§ **Dataset extract**
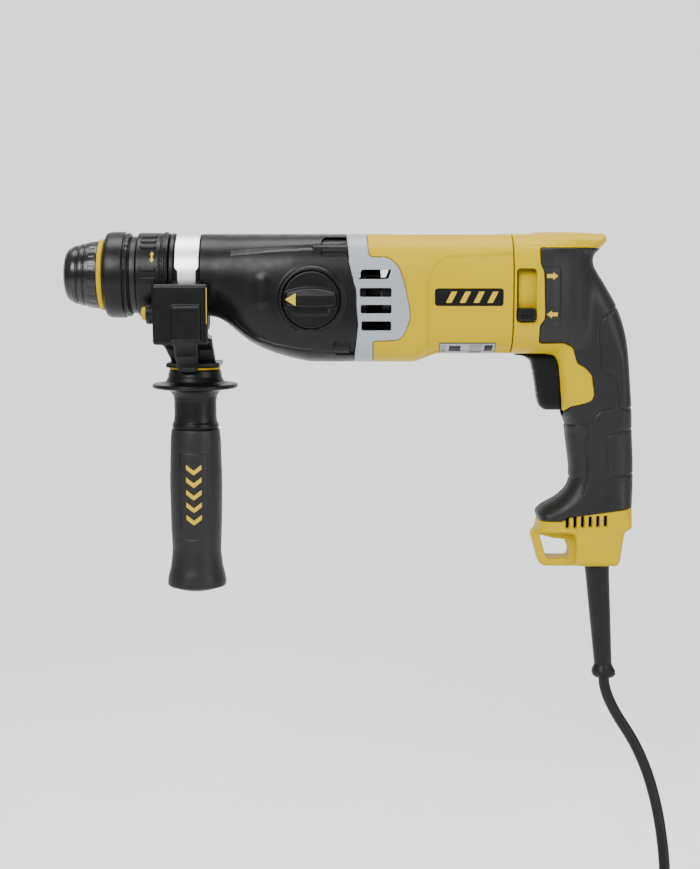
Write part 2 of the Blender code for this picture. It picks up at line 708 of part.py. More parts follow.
BASE_STATIONS = [
    (-50.0, -40.0, 22.6, 19.4, 3.2),
    (-56.1, -44.6, 23.3, 20.0, 3.4),
    (-63.2, -46.8, 22.6, 20.0, 3.4),
    (-66.5, -49.8, 17.4, 19.6, 3.4),
    (-87.8, -44.2, 14.5, 18.6, 3.4),
    (BASE_Z, -41.2, 12.6, 16.6, 3.2),
]
RUBBER_REGION = [
    (-48.6, 137.3), (-48.5, 126.2), (-46.0, 121.4), (-44.8, 88.6), (-48.6, 83.7), (-48.5, 71.3),
    (-29.2, 71.1), (-22.8, 67.6), (-19.8, 56.4), (-14.1, 53.5), (-9.1, 47.9), (-7.0, 33.8),
    (-9.0, 29.6), (-14.4, 27.6), (-24.5, 25.5), (-28.5, 21.3), (-36.0, 18.2), (-60.0, 18.0),
    (-60.0, -56.3), (-28.6, -56.3), (-25.6, -53.7), (24.0, -47.0), (50.0, -47.0), (50.0, 137.3),
]


def handle_outside(prefix, inset):
    """The two lofts of the handle's outside, inset to make its core or its hollow."""
    cap = hull_x(prefix + "_cap", CAP_STATIONS, inset)
    grip = hull_z(prefix + "_grip", GRIP_STATIONS, inset)
    return cap, grip


def half_space(name, side):
    low, high = sorted((side * GAP / 2, side * 90.0))
    return box(name, (-120.0, low, -160.0), (90.0, high, 200.0))


def build_handle_shell(name, side):
    shell = hull_x(name, CAP_STATIONS, finish="yellow_plastic")
    join(shell, hull_z("tool_grip_" + name, GRIP_STATIONS), hull_z("tool_base_" + name, BASE_STATIONS))
    cut(shell, side_prism("cutter_rubber_" + name, RUBBER_REGION, THROUGH))
    core_cap, core_grip = handle_outside("tool_core_" + name, RUBBER + GAP)
    join(shell, core_cap, core_grip)
    inset = RUBBER + GAP + SHELL_WALL
    hollow_front = hull_x("cutter_front_" + name, stations_between(CAP_STATIONS, -90.0, -46.0), inset)
    hollow_back = hull_x("cutter_back_" + name, stations_between(CAP_STATIONS, -36.0, -19.0), inset)
    hollow_grip = hull_z("cutter_grip_" + name, GRIP_STATIONS[10:19], inset)
    hollow_base = hull_z("cutter_base_" + name, [
        (-38.0, -16.0, 17.0, 11.0, 2.6), (-87.7, -15.0, 10.8, 13.0, 3.0)], 0.0)
    bearing_seat = turned("cutter_rear_seat_" + name, disc_outline(-50.0, -34.0, 9.8),
                          centre=(0.0, 0.0, MOTOR_Z), segments=20)
    wire_way = box("cutter_wire_way_" + name, (-32.0, -9.0, 56.0), (-19.5, 9.0, 76.0))
    trigger_slot = box("cutter_trigger_" + name, (-60.0, -9.0, 19.0), (-22.0, 9.0, 62.6))
    cut(shell, hollow_front, hollow_back, hollow_grip, hollow_base, bearing_seat, wire_way, trigger_slot)
    cut(shell, turned("cutter_cord_exit_" + name, disc_outline(-100.0, -80.0, 9.3),
                      centre=(-0.9, 0.0, 0.0), axis="Z", segments=20))
    cut(shell, side_prism("cutter_hang_hole_" + name, [
        (-43.4, -69.0), (-33.5, -70.8), (-24.0, -71.2), (-21.4, -80.4), (-23.0, -83.3), (-38.4, -83.3)],
        THROUGH))
    for cheek, (low, high) in (("a", (-40.0, -9.5)), ("b", (9.5, 40.0))):
        cut(shell, box("cutter_loop_%s_%s" % (cheek, name), (-60.0, low, -100.0), (-19.5, high, -66.3)))
    if side < 0:
        cut(shell, box("cutter_lever_slot", (-65.2, -60.0, 90.4), (-51.5, -20.0, 124.6)))
    keep_inside(shell, half_space("tool_half_" + name, side))


def build_grip_rubber(name, side):
    rubber = hull_z(name, GRIP_STATIONS, finish="black_rubber")
    join(rubber, hull_x("tool_cap_" + name, CAP_STATIONS))
    keep_inside(rubber, side_prism("tool_region_" + name, grown(RUBBER_REGION, -GAP), THROUGH))
    core_cap, core_grip = handle_outside("cutter_core_" + name, RUBBER)
    base = hull_z("cutter_base_seat_" + name, [
        (-50.6, -44.0, 30.0, 24.0, 3.2), (-62.0, -50.0, 30.0, 24.0, 3.4)], 0.0)
    cut(rubber, core_cap, core_grip)
    cut(rubber, base)
    cut(rubber, box("cutter_front_way_" + name, (-60.0, -9.4, 17.0), (-25.0, 9.4, 64.0)))
    keep_inside(rubber, half_space("tool_half_" + name, side))


def build_trigger():
    trigger = side_prism("trigger", [
        (-55.5, 61.6), (-51.0, 58.4), (-49.2, 47.7), (-46.8, 31.8), (-45.1, 24.6), (-42.5, 22.0),
        (-33.0, 22.0), (-33.0, 61.6)], 8.6, "black_plastic", origin=(-45.0, 0.0, 42.0))
    join(trigger, box("tool_trigger_tail", (-36.0, -6.0, 31.0), (-20.8, 6.0, 51.0)))


def build_switch_and_clamp():
    box("switch_module", (-13.8, -8.6, 22.0), (5.5, 8.6, 60.0), "black_plastic")
    box("cord_clamp", (-12.0, -6.5, -74.0), (8.0, 6.5, -67.0), "black_plastic")


PROTECTOR_LEAN = math.radians(4.5)


def build_cord_protector():
    """A tapered sleeve that leans back a little, with a flange held inside the base."""
    outline = [(-83.5, 11.2), (-87.2, 11.2), (-87.2, 8.9), (-93.0, 8.9), (-110.0, 8.3),
               (-140.0, 7.2), (-164.5, 6.5), (-168.0, 8.0), (-171.5, 8.8), (-174.0, 7.4)]
    count = 20
    rings = []
    for z, radius in outline:
        lean = max(0.0, BASE_Z - z) * math.tan(PROTECTOR_LEAN)
        rings.append([(-0.9 + lean + radius * math.cos(2 * math.pi * i / count),
                       radius * math.sin(2 * math.pi * i / count), z) for i in range(count)])
    points, faces = skin(rings)
    add_mesh("cord_protector", points, faces, "black_rubber", (-0.9, 0.0, BASE_Z))


# ---------------------------------------------------------------- side handle

def build_handle_strap():
    strap = turned("handle_strap", ring_outline(-302.1, COVER_X - 2 * GAP, 27.3, 29.3), "aluminium",
                   segments=36)
    tongue = box("tool_strap_tongue", (-298.0, -9.0, 80.5), (-288.0, 9.0, 90.4))
    join(strap, tongue)


def build_handle_bracket():
    bracket = box("handle_bracket", (-317.5, -37.5, 70.0), (-277.5, 37.5, 112.6), "black_plastic",
                  origin=(SIDE_HANDLE_X, 0.0, SPINDLE_Z))
    x = SIDE_HANDLE_X
    stem_rings = []
    for z, front, back, half in ((71.0, -310.0, -276.5, 26.0), (57.5, -307.0, -276.5, 17.0),
                                 (57.0, -310.0, -272.0, 18.6), (53.4, -310.0, -272.0, 18.6)):
        stem_rings.append([(front, -half, z), (back, -half, z), (back, half, z), (front, half, z)])
    points, faces = skin(stem_rings)
    stem = add_mesh("tool_bracket_stem", points, faces, smooth=False)
    boss = box("tool_bracket_boss", (-307.0, -42.5, 73.0), (-288.0, -36.0, 96.0))
    rod_boss = box("tool_rod_boss", (-312.0, 36.0, 74.0), (-284.0, 50.0, 94.0))
    join(bracket, stem, boss, rod_boss)
    saddle_front = turned("cutter_saddle_front", disc_outline(-330.0, -302.4, 31.6), segments=36)
    saddle_back = turned("cutter_saddle_back", disc_outline(-303.0, -284.9, 29.9), segments=36)
    saddle_end = turned("cutter_saddle_end", disc_outline(-285.2, -270.0, 30.7), segments=36)
    tongue_slot = box("cutter_tongue_slot", (-298.6, -9.4, 79.5), (-287.4, 9.4, 92.0))
    bolt_hole = turned("cutter_bolt_hole", disc_outline(40.0, 85.0, 4.4), centre=(x, 0.0, 0.0),
                       axis="Z", segments=16)
    rod_hole = turned("cutter_rod_hole", disc_outline(-330.0, -270.0, 4.2), centre=(0.0, 43.6, 84.0),
                      segments=6)
    button_hole = turned("cutter_button_hole", disc_outline(-330.0, -300.0, 5.2),
                         centre=(0.0, -29.0, 92.0), segments=16)
    cut(bracket, saddle_front, saddle_back, saddle_end, tongue_slot, bolt_hole, rod_hole, button_hole)


def build_side_handle():
    x = SIDE_HANDLE_X
    centre = (x, 0.0, 0.0)
    turned("clamp_bolt", [(79.2, 0.0), (79.2, 4.0), (4.0, 4.0), (4.0, 0.0)], "steel",
           centre=centre, axis="Z", segments=16)
    turned("handle_ring", ring_outline(51.5, 53.1, 4.4, 18.4), "yellow_plastic", centre=centre, axis="Z")
    turned("side_handle_core", [
        (51.2, 4.4), (51.2, 18.4), (42.0, 21.0), (41.0, 30.2), (39.3, 30.6), (37.6, 29.6),
        (36.0, 16.5), (29.0, 15.1), (17.0, 15.1), (9.2, 16.2), (9.2, 12.5), (-98.0, 12.5),
        (-98.0, 9.0), (-92.0, 4.4)], "black_plastic", centre=centre, axis="Z")
    turned("side_handle_grip", [
        (8.9, 12.8), (8.9, 17.4), (0.0, 18.2), (-30.0, 19.0), (-60.0, 18.4), (-80.0, 17.4),
        (-92.0, 18.2), (-101.0, 21.2), (-106.0, 21.6), (-109.0, 19.4), (-110.0, 14.0), (-110.0, 0.0),
        (-101.0, 0.0), (-101.0, 12.8)], "black_rubber", centre=centre, axis="Z")
    turned("depth_stop_button", [
        (-325.0, 0.0), (-325.0, 2.8), (-323.4, 4.8), (-306.0, 4.8), (-306.0, 0.0)], "yellow_plastic",
        centre=(0.0, -29.0, 92.0), segments=16)


# ---------------------------------------------------------------- cord

CORD_ROUTE = [
    (5.7, 0.0, -174.7), (6.4, 0.0, -181.0), (8.9, 0.0, -189.0), (12.6, 0.0, -197.0),
    (17.0, -0.2, -204.8), (22.0, -1.2, -212.5), (27.2, -3.2, -221.0), (32.2, -6.4, -231.0),
    (37.2, -11.6, -244.0), (41.2, -17.8, -259.0), (44.0, -24.2, -275.0), (45.8, -30.0, -292.0),
    (46.7, -34.0, -308.0), (47.0, -35.4, -321.0), (47.0, -32.8, -334.0), (47.0, -26.2, -344.8),
]
TAIL_ROUTE = [
    (-47.2, -57.3, -378.9), (-42.0, -63.3, -378.6), (-36.5, -68.5, -377.9), (-24.5, -78.0, -375.3),
    (-11.5, -85.0, -371.8), (2.0, -88.6, -368.4), (15.8, -89.4, -366.5),
]
PLUG_X = 16.3
PLUG_Y = -89.4
PLUG_R = 18.4


def build_cord():
    wire("cord", smooth_route(CORD_ROUTE, 9.0), CORD_R, 2, "black_rubber")
    ring = turned("cord_coil", ring_outline(COIL_BOTTOM, COIL_TOP, COIL_INNER, COIL_OUTER),
                  "black_rubber", centre=(COIL_X, 0.0, 0.0), axis="Z", segments=40)
    tie_y = 10.0
    outer = box("cord_tie", (COIL_X - COIL_OUTER - 1.9, -tie_y, FLOOR_Z),
                (COIL_X - COIL_INNER + 3.8, tie_y, COIL_TOP + 1.8), "black_plastic")
    inner = box("cutter_tie_inside", (COIL_X - COIL_OUTER - 0.4, -20.0, FLOOR_Z + 1.4),
                (COIL_X - COIL_INNER + 2.3, 20.0, COIL_TOP + 0.4))
    cut(outer, inner)
    wire("cord_tail", smooth_route(TAIL_ROUTE, 9.0), CORD_R, 2, "black_rubber")
    plug_centre = (PLUG_X, PLUG_Y, FLOOR_Z + PLUG_R + 0.1)
    plug = turned("plug_body", [
        (0.0, 0.0), (0.0, 5.6), (14.0, 7.0), (18.0, 15.0), (21.0, PLUG_R), (36.0, PLUG_R), (37.0, 17.6),
        (37.0, 0.0)], "black_rubber", centre=plug_centre, segments=24)
    for side in (-1.0, 1.0):
        pin_centre = (PLUG_X, PLUG_Y + side * 9.5, FLOOR_Z + PLUG_R + 0.1)
        join(plug, turned("tool_plug_pin_%d" % (side + 1), disc_outline(33.0, 56.0, 2.4),
                          centre=pin_centre, segments=12))


def main():
    clear_scene()
    build_nose_cap()
    build_trim_ring()
    build_release_sleeve()
    build_chuck_body()
    build_sleeve_spring()
    build_quick_change_ring()
    build_spindle()
    build_piston()
    build_striker_and_bolt()
    build_intermediate()
    build_wobble()
    build_neck_collar()
    build_gearbox_cover()
    build_screws()
    build_bearing_plate()
    build_mode_knob()
    build_mode_fork()
    build_vent_ring()
    build_motor_housing()
    build_stator()
    build_armature()
    build_brushes()
    for side_name, side in (("left", -1.0), ("right", 1.0)):
        build_handle_shell("handle_shell_" + side_name, side)
        build_grip_rubber("grip_rubber_" + side_name, side)
    build_trigger()
    build_switch_and_clamp()
    build_cord_protector()
    build_handle_strap()
    build_handle_bracket()
    build_side_handle()
    build_cord()


main()
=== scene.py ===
"""Looks of the corded rotary hammer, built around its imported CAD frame.

Lengths are in millimetres in the frame's axes (nose to -X, +Z up, -Y the user's left) and are
turned into metres when a mesh is made. Moulded parts are distance fields, positive outside,
which are meshed on a grid and then pulled onto the exact surface. Round parts are turned.
"""
import math

import bpy
import numpy as np
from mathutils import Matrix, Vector


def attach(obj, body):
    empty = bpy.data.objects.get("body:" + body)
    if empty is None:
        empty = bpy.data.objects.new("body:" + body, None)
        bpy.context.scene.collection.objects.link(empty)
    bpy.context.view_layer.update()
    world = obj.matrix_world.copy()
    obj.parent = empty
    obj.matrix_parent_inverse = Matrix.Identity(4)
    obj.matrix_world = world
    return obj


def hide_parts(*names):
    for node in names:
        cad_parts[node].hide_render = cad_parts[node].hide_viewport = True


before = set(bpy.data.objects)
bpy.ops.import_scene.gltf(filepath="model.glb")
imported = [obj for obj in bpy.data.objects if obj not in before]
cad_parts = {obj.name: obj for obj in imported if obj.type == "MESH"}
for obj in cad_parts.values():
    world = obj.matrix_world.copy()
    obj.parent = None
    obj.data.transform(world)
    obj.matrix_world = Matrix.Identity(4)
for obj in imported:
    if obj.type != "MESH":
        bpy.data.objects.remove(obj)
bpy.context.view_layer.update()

MM = 0.001
SPINDLE_Z = 118.3
MOTOR_Z = 105.0
SIDE_X = -291.0
KNOB_X = -206.8
KNOB_Z = 101.7
FLOOR_Z = -385.0
SPLIT = 0.12            # half the parting gap between the handle halves
COVER_GAP = 0.12        # half the parting gap round the grey vents
RUBBER_GAP = 0.14       # half the parting gap round the grip's rubber
FAR = 1e3               # farther than any surface
TINY = 1e-9
FLAT = [1, 0, 1]        # takes a point to the middle plane


# ---------------------------------------------------------------- materials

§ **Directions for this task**
Output only the lines from the one containing "build_stator()" through the one containing "import numpy as np", inclusive, exactly as written.

§ **Task result**
    build_stator()
    build_armature()
    build_brushes()
    for side_name, side in (("left", -1.0), ("right", 1.0)):
        build_handle_shell("handle_shell_" + side_name, side)
        build_grip_rubber("grip_rubber_" + side_name, side)
    build_trigger()
    build_switch_and_clamp()
    build_cord_protector()
    build_handle_strap()
    build_handle_bracket()
    build_side_handle()
    build_cord()


main()
=== scene.py ===
"""Looks of the corded rotary hammer, built around its imported CAD frame.

Lengths are in millimetres in the frame's axes (nose to -X, +Z up, -Y the user's left) and are
turned into metres when a mesh is made. Moulded parts are distance fields, positive outside,
which are meshed on a grid and then pulled onto the exact surface. Round parts are turned.
"""
import math

import bpy
import numpy as np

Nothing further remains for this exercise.